Given task | Reproduce the listing that follows with no differences at all.

Provided material |
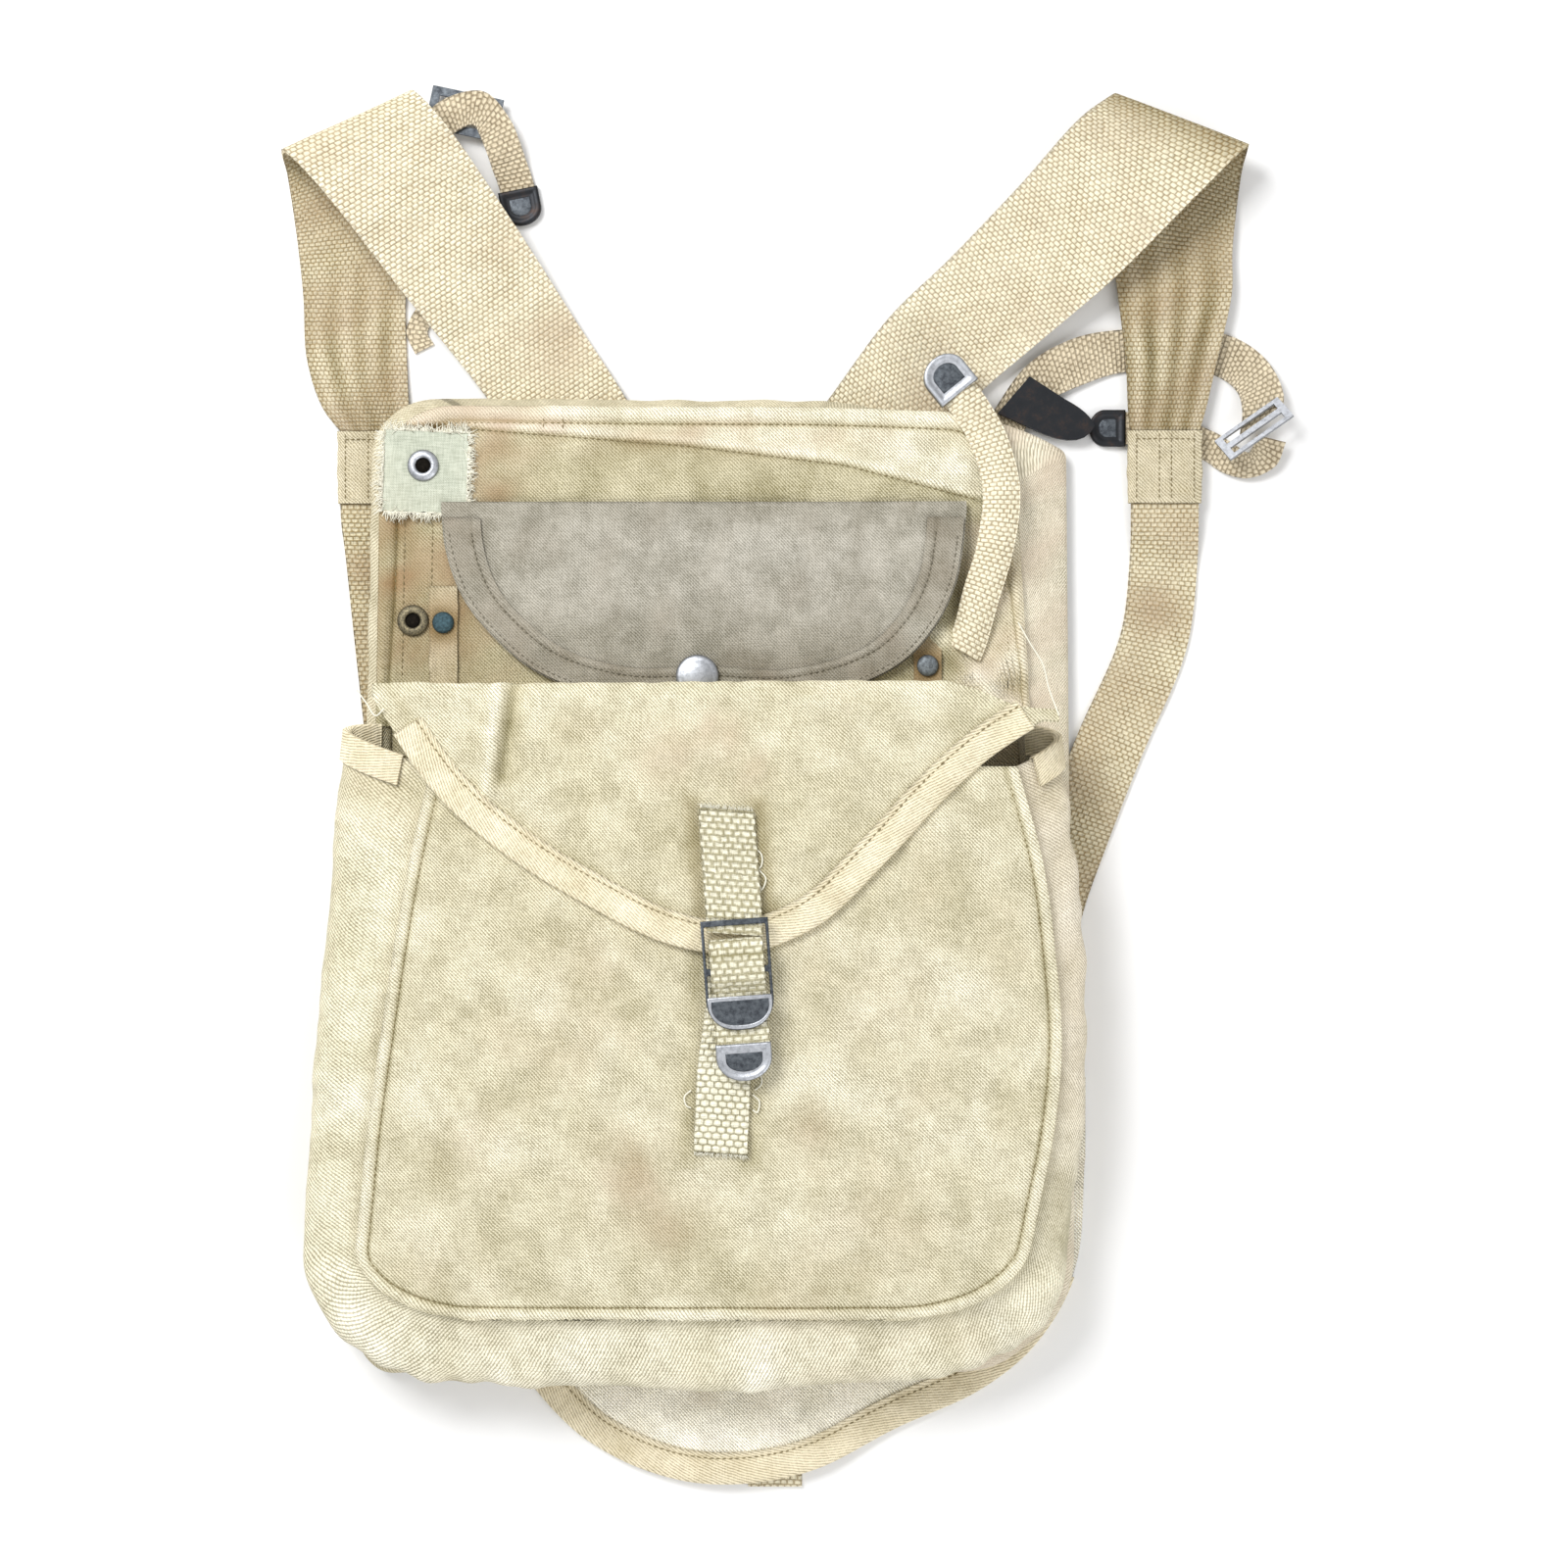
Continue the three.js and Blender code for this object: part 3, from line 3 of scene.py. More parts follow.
import bmesh
import bpy
import numpy as np
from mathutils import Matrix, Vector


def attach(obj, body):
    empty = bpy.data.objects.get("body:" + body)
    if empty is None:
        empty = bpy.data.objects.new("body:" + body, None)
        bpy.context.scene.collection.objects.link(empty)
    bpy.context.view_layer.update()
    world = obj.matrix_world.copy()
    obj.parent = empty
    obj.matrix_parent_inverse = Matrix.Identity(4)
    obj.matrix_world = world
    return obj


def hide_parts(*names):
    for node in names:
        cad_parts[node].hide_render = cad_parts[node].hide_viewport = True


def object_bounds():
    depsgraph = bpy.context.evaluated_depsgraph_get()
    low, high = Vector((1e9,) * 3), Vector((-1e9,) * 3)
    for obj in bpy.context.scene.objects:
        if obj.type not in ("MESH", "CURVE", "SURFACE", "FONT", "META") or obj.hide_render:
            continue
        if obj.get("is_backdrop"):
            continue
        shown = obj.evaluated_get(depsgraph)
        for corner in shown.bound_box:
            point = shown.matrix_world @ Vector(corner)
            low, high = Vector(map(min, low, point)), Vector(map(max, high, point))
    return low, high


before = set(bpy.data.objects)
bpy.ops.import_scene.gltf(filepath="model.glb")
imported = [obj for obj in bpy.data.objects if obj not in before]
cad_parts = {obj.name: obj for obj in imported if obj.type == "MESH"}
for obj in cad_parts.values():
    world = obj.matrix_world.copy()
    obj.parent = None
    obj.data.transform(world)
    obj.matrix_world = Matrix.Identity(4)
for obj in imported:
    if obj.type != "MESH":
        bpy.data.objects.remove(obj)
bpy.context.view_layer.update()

# Rear compartment, back panel: a flat piece of cotton duck that lies over the straps' sewn ends.
# All shapes are worked out in millimetres from the pouch's centre line and the bag's bottom edge,
# and moved to the frame by this shift when a mesh is made.
shift = np.array([-32.711, -273.658, 0.0])
canvas_thick, seam_gap = 1.4, 0.3
bag_height, top_half, bottom_half = 455.0, 161.5, 168.0
under_gap = 4.7
back_top = under_gap + canvas_thick
face_under = back_top + 12


def ease(t):
    """Smooth step: 3t^2 - 2t^3 of t kept between 0 and 1."""
    t = np.clip(t, 0, 1)
    return t * t * (3 - 2 * t)


def bell(d):
    """Bell curve: e to the power of minus d squared."""
    return np.exp(-d * d)


def mix(a, b, t):
    """Straight blend from a at t = 0 to b at t = 1."""
    return a + (b - a) * t


def waves(x, y, size, seed, count=9):
    """Soft uneven field from -1 to 1: a sum of sine waves of random heading, their length near
    size."""
    rng = np.random.default_rng(seed)
    heading = rng.uniform(0, 2 * np.pi, count)
    length = size * rng.uniform(0.6, 1.8, count)
    phase = rng.uniform(0, 2 * np.pi, count)
    total = 0
    for a, w, p in zip(heading, length, phase):
        total = total + np.sin((x * np.cos(a) + y * np.sin(a)) * 2 * np.pi / w + p)
    return total / math.sqrt(count) * 0.7


def fold(x, y, a, b, width, height):
    """Ridge along the line from a to b: its height times a bell of the distance over the width,
    fading out over the last fifth of the line at each end."""
    a, b = np.array(a, float), np.array(b, float)
    span = b - a
    long = np.hypot(*span)
    t = ((x - a[0]) * span[0] + (y - a[1]) * span[1]) / long**2
    off = ((x - a[0]) * span[1] - (y - a[1]) * span[0]) / long
    return height * bell(off / width) * ease(t / 0.2 + 0.5) * ease((1 - t) / 0.2 + 0.5)


def unit(vectors):
    """Each vector divided by its own length."""
    return vectors / (np.linalg.norm(vectors, axis=-1, keepdims=True) + 1e-12)


def run_length(points):
    """Length along a line of points, from its start to each of them."""
    return np.r_[0, np.cumsum(np.linalg.norm(np.diff(points, axis=0), axis=1))]


def ridges(x, y, rows):
    """Sum of the folds in a table of start, end, width and height."""
    return sum(fold(x, y, *row) for row in rows)


def spots(x, y, rows):
    """Sum of round soft spots in a table of centre, radius and strength: each a bell of the
    distance over the radius."""
    return sum(bell(np.hypot(x - a, y - b) / r) * w for a, b, r, w in rows)


def normals_of(mid, ring=False):
    """Cross product of the two grid directions, each taken between neighbours on both sides."""
    if ring:
        across = np.roll(mid, -1, 1) - np.roll(mid, 1, 1)
    else:
        across = np.gradient(mid, axis=1)
    return unit(np.cross(across, np.gradient(mid, axis=0)))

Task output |
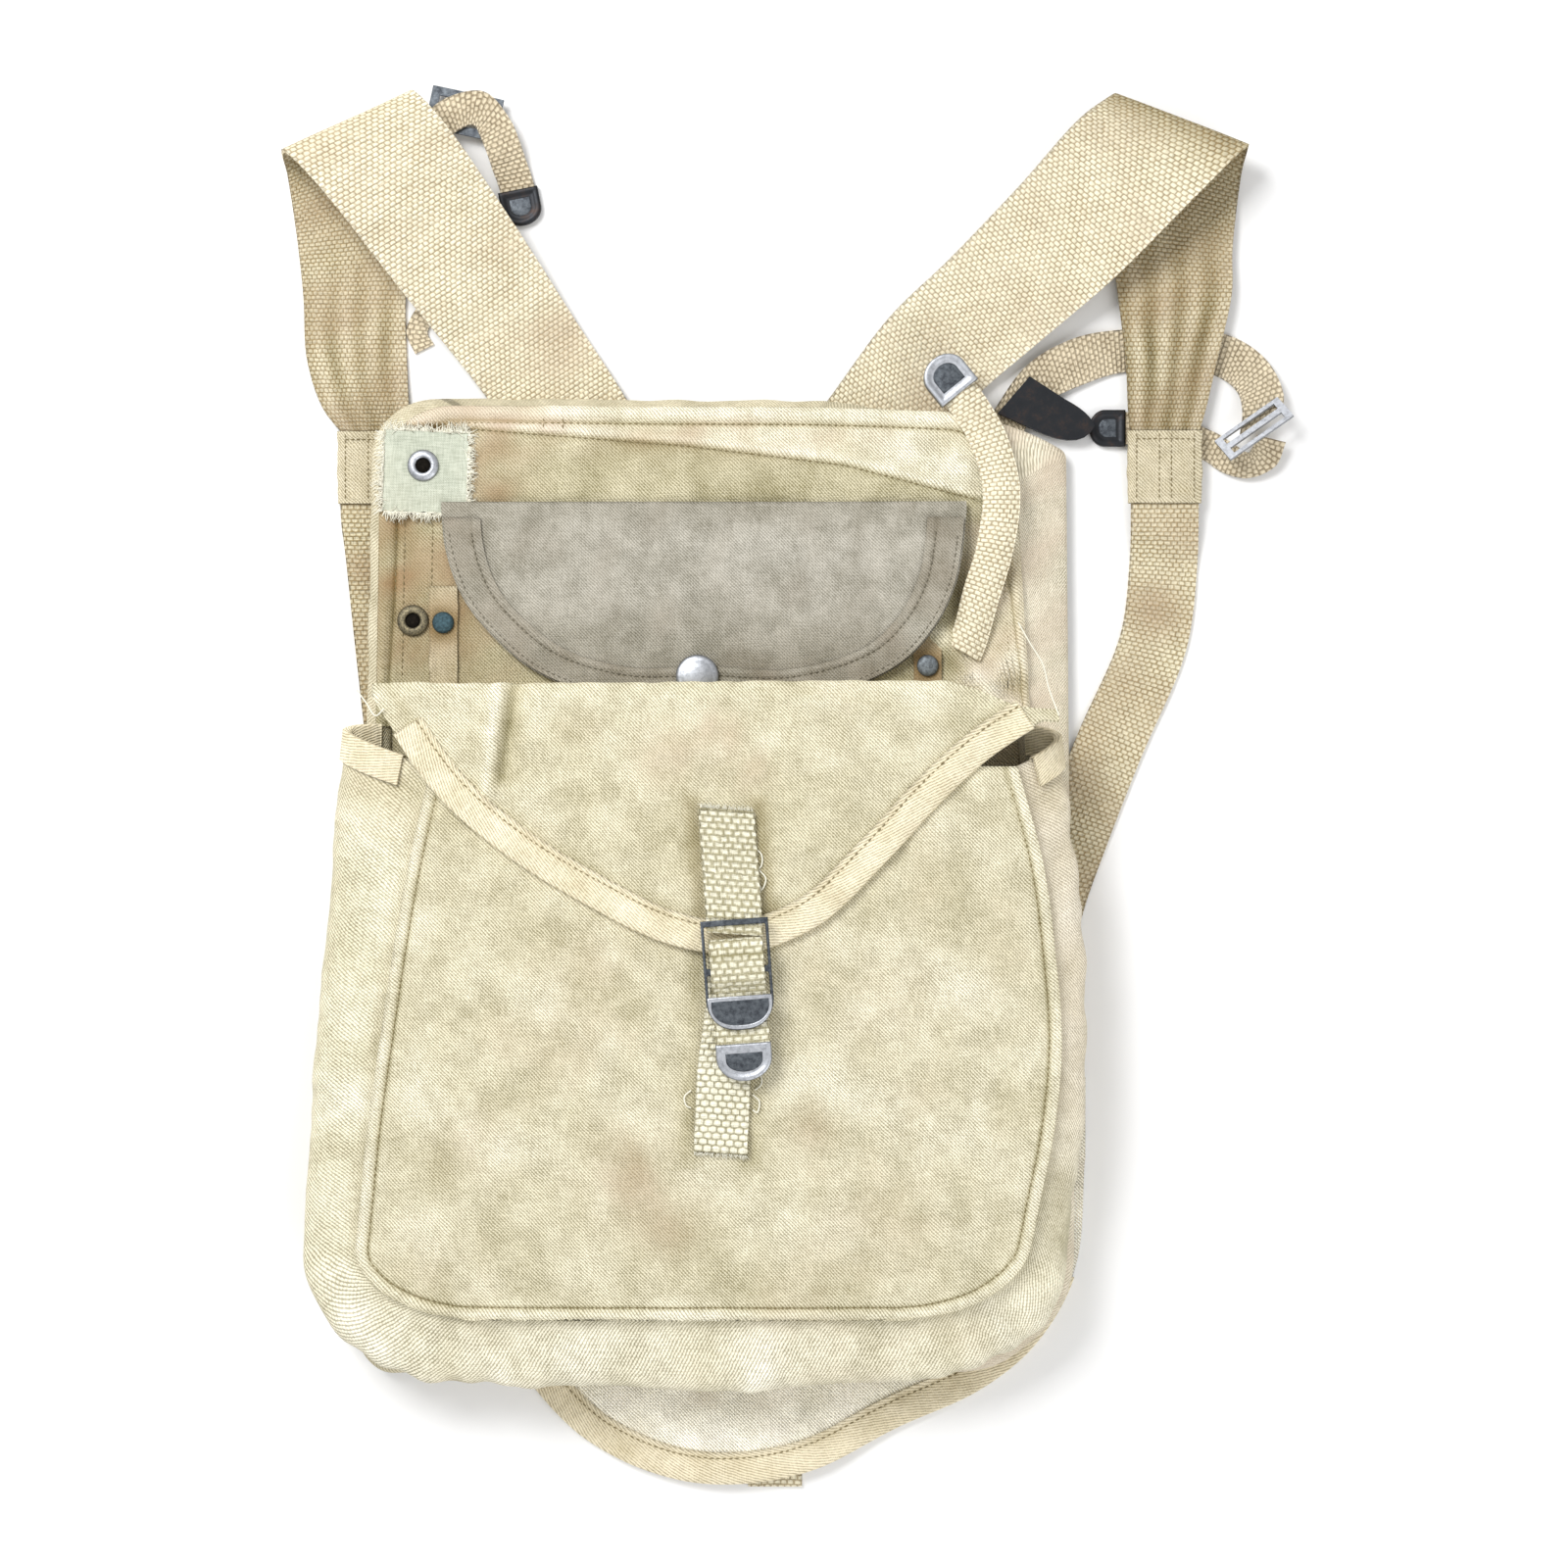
Continue the three.js and Blender code for this object: part 3, from line 3 of scene.py. More parts follow.
import bmesh
import bpy
import numpy as np
from mathutils import Matrix, Vector


def attach(obj, body):
    empty = bpy.data.objects.get("body:" + body)
    if empty is None:
        empty = bpy.data.objects.new("body:" + body, None)
        bpy.context.scene.collection.objects.link(empty)
    bpy.context.view_layer.update()
    world = obj.matrix_world.copy()
    obj.parent = empty
    obj.matrix_parent_inverse = Matrix.Identity(4)
    obj.matrix_world = world
    return obj


def hide_parts(*names):
    for node in names:
        cad_parts[node].hide_render = cad_parts[node].hide_viewport = True


def object_bounds():
    depsgraph = bpy.context.evaluated_depsgraph_get()
    low, high = Vector((1e9,) * 3), Vector((-1e9,) * 3)
    for obj in bpy.context.scene.objects:
        if obj.type not in ("MESH", "CURVE", "SURFACE", "FONT", "META") or obj.hide_render:
            continue
        if obj.get("is_backdrop"):
            continue
        shown = obj.evaluated_get(depsgraph)
        for corner in shown.bound_box:
            point = shown.matrix_world @ Vector(corner)
            low, high = Vector(map(min, low, point)), Vector(map(max, high, point))
    return low, high


before = set(bpy.data.objects)
bpy.ops.import_scene.gltf(filepath="model.glb")
imported = [obj for obj in bpy.data.objects if obj not in before]
cad_parts = {obj.name: obj for obj in imported if obj.type == "MESH"}
for obj in cad_parts.values():
    world = obj.matrix_world.copy()
    obj.parent = None
    obj.data.transform(world)
    obj.matrix_world = Matrix.Identity(4)
for obj in imported:
    if obj.type != "MESH":
        bpy.data.objects.remove(obj)
bpy.context.view_layer.update()

# Rear compartment, back panel: a flat piece of cotton duck that lies over the straps' sewn ends.
# All shapes are worked out in millimetres from the pouch's centre line and the bag's bottom edge,
# and moved to the frame by this shift when a mesh is made.
shift = np.array([-32.711, -273.658, 0.0])
canvas_thick, seam_gap = 1.4, 0.3
bag_height, top_half, bottom_half = 455.0, 161.5, 168.0
under_gap = 4.7
back_top = under_gap + canvas_thick
face_under = back_top + 12


def ease(t):
    """Smooth step: 3t^2 - 2t^3 of t kept between 0 and 1."""
    t = np.clip(t, 0, 1)
    return t * t * (3 - 2 * t)


def bell(d):
    """Bell curve: e to the power of minus d squared."""
    return np.exp(-d * d)


def mix(a, b, t):
    """Straight blend from a at t = 0 to b at t = 1."""
    return a + (b - a) * t


def waves(x, y, size, seed, count=9):
    """Soft uneven field from -1 to 1: a sum of sine waves of random heading, their length near
    size."""
    rng = np.random.default_rng(seed)
    heading = rng.uniform(0, 2 * np.pi, count)
    length = size * rng.uniform(0.6, 1.8, count)
    phase = rng.uniform(0, 2 * np.pi, count)
    total = 0
    for a, w, p in zip(heading, length, phase):
        total = total + np.sin((x * np.cos(a) + y * np.sin(a)) * 2 * np.pi / w + p)
    return total / math.sqrt(count) * 0.7


def fold(x, y, a, b, width, height):
    """Ridge along the line from a to b: its height times a bell of the distance over the width,
    fading out over the last fifth of the line at each end."""
    a, b = np.array(a, float), np.array(b, float)
    span = b - a
    long = np.hypot(*span)
    t = ((x - a[0]) * span[0] + (y - a[1]) * span[1]) / long**2
    off = ((x - a[0]) * span[1] - (y - a[1]) * span[0]) / long
    return height * bell(off / width) * ease(t / 0.2 + 0.5) * ease((1 - t) / 0.2 + 0.5)


def unit(vectors):
    """Each vector divided by its own length."""
    return vectors / (np.linalg.norm(vectors, axis=-1, keepdims=True) + 1e-12)


def run_length(points):
    """Length along a line of points, from its start to each of them."""
    return np.r_[0, np.cumsum(np.linalg.norm(np.diff(points, axis=0), axis=1))]


def ridges(x, y, rows):
    """Sum of the folds in a table of start, end, width and height."""
    return sum(fold(x, y, *row) for row in rows)


def spots(x, y, rows):
    """Sum of round soft spots in a table of centre, radius and strength: each a bell of the
    distance over the radius."""
    return sum(bell(np.hypot(x - a, y - b) / r) * w for a, b, r, w in rows)


def normals_of(mid, ring=False):
    """Cross product of the two grid directions, each taken between neighbours on both sides."""
    if ring:
        across = np.roll(mid, -1, 1) - np.roll(mid, 1, 1)
    else:
        across = np.gradient(mid, axis=1)
    return unit(np.cross(across, np.gradient(mid, axis=0)))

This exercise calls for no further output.